Posted in Rants on January 22nd, 2015 by Ed

Another day, another person with hands in the air doing nothing that could even remotely be construed as threatening or illegal being shot dead by a cop. The professional cop apologists will behave as they always do, dragging out the dead man's apparent criminal record (conveniently ignoring the number of complaints filed against the officers involved, as their histories are never relevant) and noting gravely that he did something the cop told him not to do and therefore he merited the death sentence. You know, like it says in that one part of the Constitution: "If you don't do what the police tell you, they get to shoot you." I think it's in Article IV.
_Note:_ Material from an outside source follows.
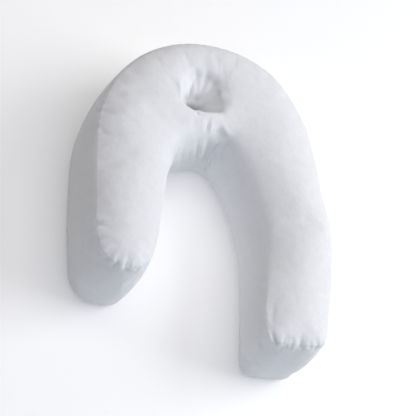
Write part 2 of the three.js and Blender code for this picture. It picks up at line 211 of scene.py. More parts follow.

The question that needs to be put to the cop apologists out there is: What could a police officer do that you wouldn't argue is justified? Since no matter what the police do the same people always leap to their defense with the same excuses, that suggests the statistically impossible reality that nothing the police do is unjustifiable. If their beliefs were based on any kind of objective reality there would have to be at least one instance in which we could all look at police actions and say "Yeah, that's totally unacceptable. Clearly over the line." There would be some historical example they could point to and say "This is the limit of what I can make excuses for."

Since they can't, the rest of us can safely ignore their tired routine as the ramblings of authoritarian-follower personality types claiming to create the appearance of logic in what for them is really a matter of blind, unwavering faith.